▸ Task brief:
Every line in the listing is to be echoed verbatim.

---------- Collected data ----------

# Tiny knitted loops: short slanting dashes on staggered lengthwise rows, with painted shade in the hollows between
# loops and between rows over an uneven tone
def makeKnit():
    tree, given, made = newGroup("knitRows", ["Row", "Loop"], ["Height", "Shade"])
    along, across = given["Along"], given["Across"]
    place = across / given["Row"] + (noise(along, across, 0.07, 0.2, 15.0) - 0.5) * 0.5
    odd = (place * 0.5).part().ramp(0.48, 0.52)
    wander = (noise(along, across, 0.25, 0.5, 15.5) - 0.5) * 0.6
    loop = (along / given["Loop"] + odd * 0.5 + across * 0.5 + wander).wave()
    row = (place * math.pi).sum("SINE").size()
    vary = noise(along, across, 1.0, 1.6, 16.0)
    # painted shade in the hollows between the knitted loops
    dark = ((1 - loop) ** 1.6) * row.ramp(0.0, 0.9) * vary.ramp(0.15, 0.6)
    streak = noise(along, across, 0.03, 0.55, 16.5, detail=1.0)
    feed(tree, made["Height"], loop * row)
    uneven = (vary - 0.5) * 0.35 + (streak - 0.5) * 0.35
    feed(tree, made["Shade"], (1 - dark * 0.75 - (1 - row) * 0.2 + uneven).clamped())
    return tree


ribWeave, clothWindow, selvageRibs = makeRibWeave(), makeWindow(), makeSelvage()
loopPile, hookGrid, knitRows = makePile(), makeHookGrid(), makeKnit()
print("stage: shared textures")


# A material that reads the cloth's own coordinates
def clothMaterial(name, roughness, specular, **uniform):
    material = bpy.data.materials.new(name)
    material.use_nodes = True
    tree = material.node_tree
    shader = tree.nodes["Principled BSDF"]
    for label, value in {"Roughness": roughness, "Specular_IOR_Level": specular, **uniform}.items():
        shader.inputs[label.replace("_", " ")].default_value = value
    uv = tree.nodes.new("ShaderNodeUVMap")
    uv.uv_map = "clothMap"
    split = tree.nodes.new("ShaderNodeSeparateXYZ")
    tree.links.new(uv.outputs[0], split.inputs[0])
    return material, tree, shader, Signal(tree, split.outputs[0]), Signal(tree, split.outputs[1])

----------

▸ Written solution:
# Tiny knitted loops: short slanting dashes on staggered lengthwise rows, with painted shade in the hollows between
# loops and between rows over an uneven tone
def makeKnit():
    tree, given, made = newGroup("knitRows", ["Row", "Loop"], ["Height", "Shade"])
    along, across = given["Along"], given["Across"]
    place = across / given["Row"] + (noise(along, across, 0.07, 0.2, 15.0) - 0.5) * 0.5
    odd = (place * 0.5).part().ramp(0.48, 0.52)
    wander = (noise(along, across, 0.25, 0.5, 15.5) - 0.5) * 0.6
    loop = (along / given["Loop"] + odd * 0.5 + across * 0.5 + wander).wave()
    row = (place * math.pi).sum("SINE").size()
    vary = noise(along, across, 1.0, 1.6, 16.0)
    # painted shade in the hollows between the knitted loops
    dark = ((1 - loop) ** 1.6) * row.ramp(0.0, 0.9) * vary.ramp(0.15, 0.6)
    streak = noise(along, across, 0.03, 0.55, 16.5, detail=1.0)
    feed(tree, made["Height"], loop * row)
    uneven = (vary - 0.5) * 0.35 + (streak - 0.5) * 0.35
    feed(tree, made["Shade"], (1 - dark * 0.75 - (1 - row) * 0.2 + uneven).clamped())
    return tree


ribWeave, clothWindow, selvageRibs = makeRibWeave(), makeWindow(), makeSelvage()
loopPile, hookGrid, knitRows = makePile(), makeHookGrid(), makeKnit()
print("stage: shared textures")


# A material that reads the cloth's own coordinates
def clothMaterial(name, roughness, specular, **uniform):
    material = bpy.data.materials.new(name)
    material.use_nodes = True
    tree = material.node_tree
    shader = tree.nodes["Principled BSDF"]
    for label, value in {"Roughness": roughness, "Specular_IOR_Level": specular, **uniform}.items():
        shader.inputs[label.replace("_", " ")].default_value = value
    uv = tree.nodes.new("ShaderNodeUVMap")
    uv.uv_map = "clothMap"
    split = tree.nodes.new("ShaderNodeSeparateXYZ")
    tree.links.new(uv.outputs[0], split.inputs[0])
    return material, tree, shader, Signal(tree, split.outputs[0]), Signal(tree, split.outputs[1])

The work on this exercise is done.